** Aim **
In the material below, count the lines with the word "from" and state that number only.

** Dataset content **
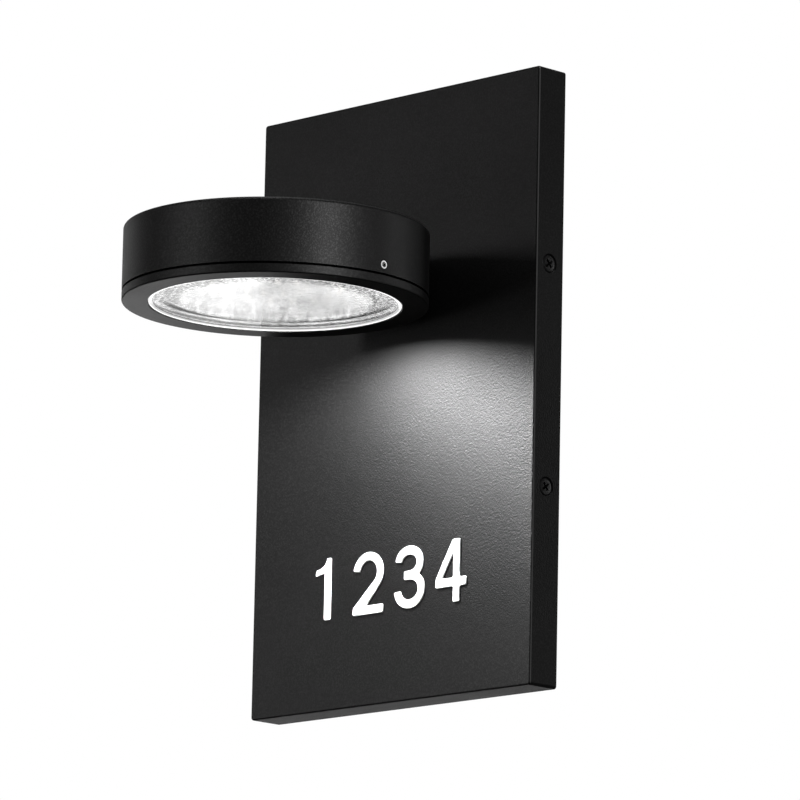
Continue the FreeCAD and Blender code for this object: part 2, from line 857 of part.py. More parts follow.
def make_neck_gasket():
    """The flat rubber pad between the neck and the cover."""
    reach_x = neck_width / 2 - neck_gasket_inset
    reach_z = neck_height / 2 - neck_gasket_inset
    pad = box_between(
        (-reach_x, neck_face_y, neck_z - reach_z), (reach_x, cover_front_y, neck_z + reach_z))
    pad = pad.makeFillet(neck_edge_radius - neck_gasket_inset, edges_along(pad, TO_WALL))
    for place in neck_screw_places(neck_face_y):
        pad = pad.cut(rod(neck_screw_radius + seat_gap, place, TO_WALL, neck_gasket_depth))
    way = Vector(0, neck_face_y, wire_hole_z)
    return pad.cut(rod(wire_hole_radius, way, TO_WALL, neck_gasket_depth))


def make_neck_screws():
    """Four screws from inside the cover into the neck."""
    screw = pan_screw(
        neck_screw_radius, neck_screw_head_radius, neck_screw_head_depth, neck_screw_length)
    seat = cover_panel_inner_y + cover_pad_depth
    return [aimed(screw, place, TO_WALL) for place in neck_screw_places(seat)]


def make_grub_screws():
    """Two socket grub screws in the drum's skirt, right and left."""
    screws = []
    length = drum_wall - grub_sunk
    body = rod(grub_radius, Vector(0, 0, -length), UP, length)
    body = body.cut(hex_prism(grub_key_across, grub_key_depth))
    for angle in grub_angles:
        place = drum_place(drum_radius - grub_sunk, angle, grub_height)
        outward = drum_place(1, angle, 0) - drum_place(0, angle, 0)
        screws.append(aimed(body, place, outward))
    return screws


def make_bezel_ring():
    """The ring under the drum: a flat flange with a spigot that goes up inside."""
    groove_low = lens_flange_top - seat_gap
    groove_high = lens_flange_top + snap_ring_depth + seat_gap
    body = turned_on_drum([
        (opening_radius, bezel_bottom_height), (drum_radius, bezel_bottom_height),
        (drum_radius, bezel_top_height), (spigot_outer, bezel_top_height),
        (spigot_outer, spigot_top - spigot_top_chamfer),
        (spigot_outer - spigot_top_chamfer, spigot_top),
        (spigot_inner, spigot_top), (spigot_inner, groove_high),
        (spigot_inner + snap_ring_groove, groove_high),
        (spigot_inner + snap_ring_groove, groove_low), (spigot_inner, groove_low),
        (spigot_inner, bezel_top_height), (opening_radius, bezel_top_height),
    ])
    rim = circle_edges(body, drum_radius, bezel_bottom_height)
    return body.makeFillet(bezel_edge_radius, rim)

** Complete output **
2